Last October, Mississippi Today reported that women working full-time make as much as 27 percent less than their male counterparts, far exceeding the 19 percent national average. This gap overlooks the fact that women comprise about half of Mississippi’s population and workforce. They also make up 60 percent of the workforce living below the poverty line and are the primary breadwinners for 53.5 percent of families.

When Rep. Angela Cockerham, I-Magnolia, introduced H.B. 770, Mississippians were pleased to learn the state could stop being the last in the nation to enact an equal pay measure. Sadly, the document itself contains conditions that would further alienate the state’s minority women.

Mississippi Black Women’s Roundtable leader Cassandra Welchin warned that H.B. 770 would worsen the gender wage gap.

“It is definitely the opposite of an equal-pay bill in that it rubber stamps an employer’s decision to pay women less for equal work than a man because of her salary history,” Welchlin told reporters.

In addition to allowing employers to base an employee’s salary on “the salary history or continuity of employment demonstrated by an employee,” H.B. 770 lets an employer use a “seniority” or “merit system” or “any other factor other than sex.” Nonpartisan policy institute the Center for American Progress called any measure taking salary history into account “a textbook example of structural bias” because “salary history … relies on false assumptions and biases about the relationships among salary, worker value, and market value.” The language in the Mississippi bill inserts every bit of wiggle room shy of employers outright admitting they hate women.
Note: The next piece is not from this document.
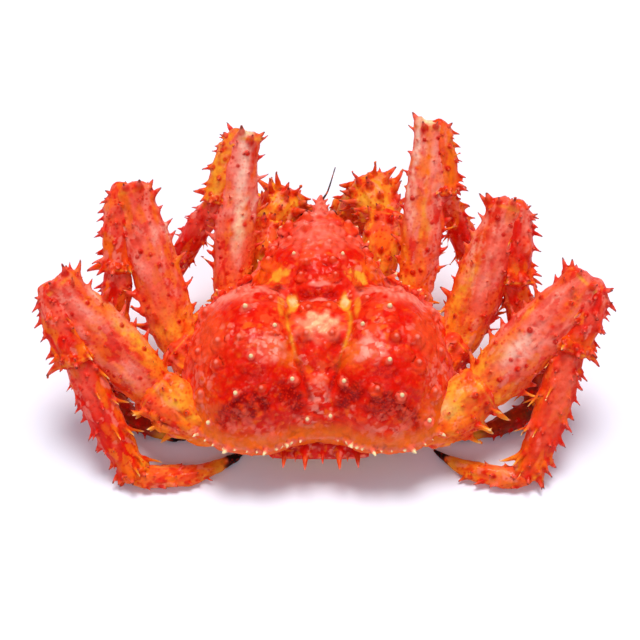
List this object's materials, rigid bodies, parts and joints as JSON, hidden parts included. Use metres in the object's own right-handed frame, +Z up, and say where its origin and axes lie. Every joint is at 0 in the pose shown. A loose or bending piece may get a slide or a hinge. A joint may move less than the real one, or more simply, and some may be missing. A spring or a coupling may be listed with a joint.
{
  "type": "king crab",
  "caption": "Whole cooked king crab with a spiny red shell, its legs folded up beside its body, standing on its feet.",
  "frame": {"origin": "centre of the bounding box in X and Y, on the surface the crab stands on", "axes": "+X to the crab's right, +Y towards its head, +Z up"},
  "size_m": [0.3239, 0.1862, 0.1199],
  "materials": {
    "carapace_shell": "wet gloss",
    "leg_shell": "wet gloss",
    "claw_shell": "wet gloss",
    "abdomen_shell": "wet gloss",
    "belly_shell": "satin",
    "eye": "gloss",
    "antenna": "satin"
  },
  "bodies": {
    "root": {"carapace": "carapace_shell", "thorax": "belly_shell", "abdomen": "abdomen_shell", "leg_rear_left_base": "leg_shell", "leg_rear_left_merus": "leg_shell", "leg_rear_left_carpus": "leg_shell", "leg_rear_left_propodus": "leg_shell", "leg_rear_left_dactyl": "leg_shell", "leg_rear_right_base": "leg_shell", "leg_rear_right_merus": "leg_shell", "leg_rear_right_carpus": "leg_shell", "leg_rear_right_propodus": "leg_shell", "leg_rear_right_dactyl": "leg_shell", "leg_middle_left_base": "leg_shell", "leg_middle_left_merus": "leg_shell", "leg_middle_left_carpus": "leg_shell", "leg_middle_left_propodus": "leg_shell", "leg_middle_left_dactyl": "leg_shell", "leg_middle_right_base": "leg_shell", "leg_middle_right_merus": "leg_shell", "leg_middle_right_carpus": "leg_shell", "leg_middle_right_propodus": "leg_shell", "leg_middle_right_dactyl": "leg_shell", "leg_front_left_base": "leg_shell", "leg_front_left_merus": "leg_shell", "leg_front_left_carpus": "leg_shell", "leg_front_left_propodus": "leg_shell", "leg_front_left_dactyl": "leg_shell", "leg_front_right_base": "leg_shell", "leg_front_right_merus": "leg_shell", "leg_front_right_carpus": "leg_shell", "leg_front_right_propodus": "leg_shell", "leg_front_right_dactyl": "leg_shell", "claw_left_base": "claw_shell", "claw_left_merus": "claw_shell", "claw_left_carpus": "claw_shell", "claw_left_palm": "claw_shell", "claw_left_finger": "claw_shell", "claw_right_base": "claw_shell", "claw_right_merus": "claw_shell", "claw_right_carpus": "claw_shell", "claw_right_palm": "claw_shell", "claw_right_finger": "claw_shell", "eye_left": "eye", "mouth_limb_left": "belly_shell", "antenna_left": "antenna", "eye_right": "eye", "mouth_limb_right": "belly_shell", "antenna_right": "antenna"}
  },
  "joints": []
}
Welchin said the Senate’s equivalent bill, S.B. 2451, contains similar backwards provisions. In fact, in spite of her support of closing the gender wage gap, Sen. Angela Turner Ford, D-West Point voted against the Senate’s equal pay measure because it “requir[ed] too much specificity from employees filing a suit.” Others believed it would be “unbelievably hard” for employees to challenge their employers based on the “requirements laid out in the bill.”

Both H.B. 770 and S.B. 2451 now await approval from the opposite body and may still be amended before final passage.